| REQUIRED TASK |
Begin with the line containing "Write the Blender" and end with the line containing "every size below"; set down that block verbatim and nothing else.

| RECORD SET |
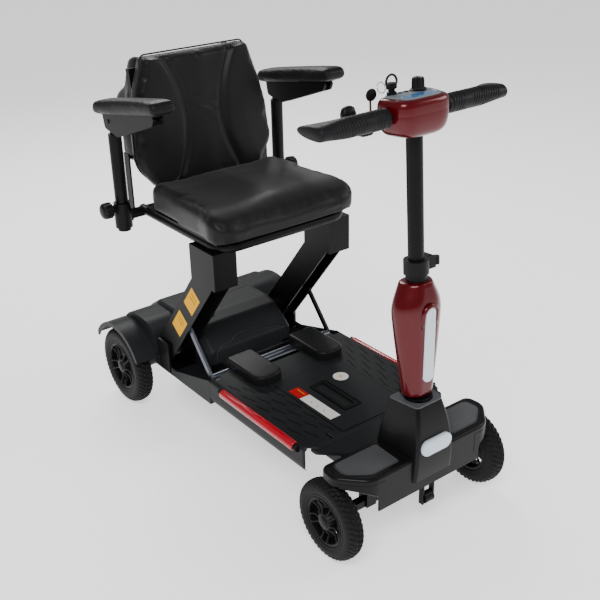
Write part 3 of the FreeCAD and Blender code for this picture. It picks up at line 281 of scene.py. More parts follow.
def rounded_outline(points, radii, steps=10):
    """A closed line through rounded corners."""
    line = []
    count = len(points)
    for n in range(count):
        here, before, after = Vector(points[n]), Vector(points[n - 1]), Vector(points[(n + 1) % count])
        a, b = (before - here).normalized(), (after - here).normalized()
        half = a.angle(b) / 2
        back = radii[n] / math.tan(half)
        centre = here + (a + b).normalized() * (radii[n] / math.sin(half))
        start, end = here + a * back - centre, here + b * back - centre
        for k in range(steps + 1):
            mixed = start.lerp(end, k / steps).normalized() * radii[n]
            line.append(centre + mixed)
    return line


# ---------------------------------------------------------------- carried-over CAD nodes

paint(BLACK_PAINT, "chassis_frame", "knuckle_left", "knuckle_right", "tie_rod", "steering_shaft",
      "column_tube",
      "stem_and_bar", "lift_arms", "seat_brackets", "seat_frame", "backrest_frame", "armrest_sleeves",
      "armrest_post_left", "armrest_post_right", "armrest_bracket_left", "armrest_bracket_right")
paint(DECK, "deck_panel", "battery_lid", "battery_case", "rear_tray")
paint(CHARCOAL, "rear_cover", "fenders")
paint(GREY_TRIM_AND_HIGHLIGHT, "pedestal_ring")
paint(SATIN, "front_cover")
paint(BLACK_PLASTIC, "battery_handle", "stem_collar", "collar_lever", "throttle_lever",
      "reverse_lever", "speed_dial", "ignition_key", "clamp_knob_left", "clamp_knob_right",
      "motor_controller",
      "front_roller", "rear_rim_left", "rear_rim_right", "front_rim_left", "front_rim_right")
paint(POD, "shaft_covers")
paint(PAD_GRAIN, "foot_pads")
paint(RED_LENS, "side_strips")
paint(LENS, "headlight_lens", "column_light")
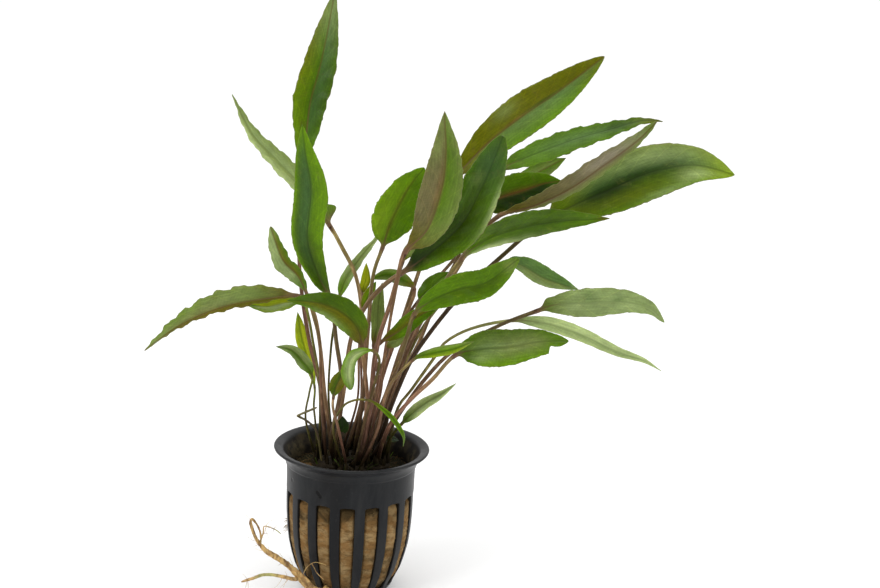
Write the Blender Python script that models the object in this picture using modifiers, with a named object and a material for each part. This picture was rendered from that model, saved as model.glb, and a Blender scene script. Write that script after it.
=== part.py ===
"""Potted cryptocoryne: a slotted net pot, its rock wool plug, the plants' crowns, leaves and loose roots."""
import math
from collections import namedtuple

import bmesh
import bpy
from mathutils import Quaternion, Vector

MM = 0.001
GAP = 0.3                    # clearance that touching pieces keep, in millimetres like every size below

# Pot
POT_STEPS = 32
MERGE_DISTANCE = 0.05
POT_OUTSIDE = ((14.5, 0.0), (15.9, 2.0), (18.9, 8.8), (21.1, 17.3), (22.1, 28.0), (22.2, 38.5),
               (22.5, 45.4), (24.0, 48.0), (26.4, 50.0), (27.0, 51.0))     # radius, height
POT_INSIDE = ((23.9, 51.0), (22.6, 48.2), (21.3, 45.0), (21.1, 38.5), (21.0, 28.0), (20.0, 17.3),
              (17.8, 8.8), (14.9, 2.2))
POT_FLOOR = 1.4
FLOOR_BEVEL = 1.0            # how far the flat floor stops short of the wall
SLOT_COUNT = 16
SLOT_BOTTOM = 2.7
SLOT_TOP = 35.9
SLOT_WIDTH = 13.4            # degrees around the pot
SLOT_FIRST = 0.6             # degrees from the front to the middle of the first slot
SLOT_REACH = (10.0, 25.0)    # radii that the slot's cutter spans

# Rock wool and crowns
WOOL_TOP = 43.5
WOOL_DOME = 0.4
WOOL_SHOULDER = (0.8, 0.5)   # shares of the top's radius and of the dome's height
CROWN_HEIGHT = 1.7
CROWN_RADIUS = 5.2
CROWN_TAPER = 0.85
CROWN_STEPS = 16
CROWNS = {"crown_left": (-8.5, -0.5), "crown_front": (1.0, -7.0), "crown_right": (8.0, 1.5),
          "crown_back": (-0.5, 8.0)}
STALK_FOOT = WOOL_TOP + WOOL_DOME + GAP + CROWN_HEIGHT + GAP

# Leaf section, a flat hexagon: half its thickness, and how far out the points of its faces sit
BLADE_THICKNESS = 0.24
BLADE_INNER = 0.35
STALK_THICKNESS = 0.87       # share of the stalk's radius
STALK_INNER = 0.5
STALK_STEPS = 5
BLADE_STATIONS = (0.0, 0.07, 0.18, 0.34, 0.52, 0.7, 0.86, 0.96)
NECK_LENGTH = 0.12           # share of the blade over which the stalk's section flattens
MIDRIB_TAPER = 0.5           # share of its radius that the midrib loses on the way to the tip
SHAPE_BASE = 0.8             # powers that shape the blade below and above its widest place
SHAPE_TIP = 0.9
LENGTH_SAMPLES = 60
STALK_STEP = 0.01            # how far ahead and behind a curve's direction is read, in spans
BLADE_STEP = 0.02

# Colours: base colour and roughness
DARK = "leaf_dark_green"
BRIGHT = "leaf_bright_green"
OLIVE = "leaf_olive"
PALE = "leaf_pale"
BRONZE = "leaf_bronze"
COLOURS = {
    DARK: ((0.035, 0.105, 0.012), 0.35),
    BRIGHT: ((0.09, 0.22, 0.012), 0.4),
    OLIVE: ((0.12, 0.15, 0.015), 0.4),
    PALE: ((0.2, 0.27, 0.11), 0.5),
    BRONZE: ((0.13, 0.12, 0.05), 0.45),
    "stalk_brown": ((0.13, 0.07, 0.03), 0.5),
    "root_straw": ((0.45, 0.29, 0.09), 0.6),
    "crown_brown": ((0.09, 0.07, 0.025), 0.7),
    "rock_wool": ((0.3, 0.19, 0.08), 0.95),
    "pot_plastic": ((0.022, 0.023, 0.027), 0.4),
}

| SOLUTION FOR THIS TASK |
Write the Blender Python script that models the object in this picture using modifiers, with a named object and a material for each part. This picture was rendered from that model, saved as model.glb, and a Blender scene script. Write that script after it.
=== part.py ===
"""Potted cryptocoryne: a slotted net pot, its rock wool plug, the plants' crowns, leaves and loose roots."""
import math
from collections import namedtuple

import bmesh
import bpy
from mathutils import Quaternion, Vector

MM = 0.001
GAP = 0.3                    # clearance that touching pieces keep, in millimetres like every size below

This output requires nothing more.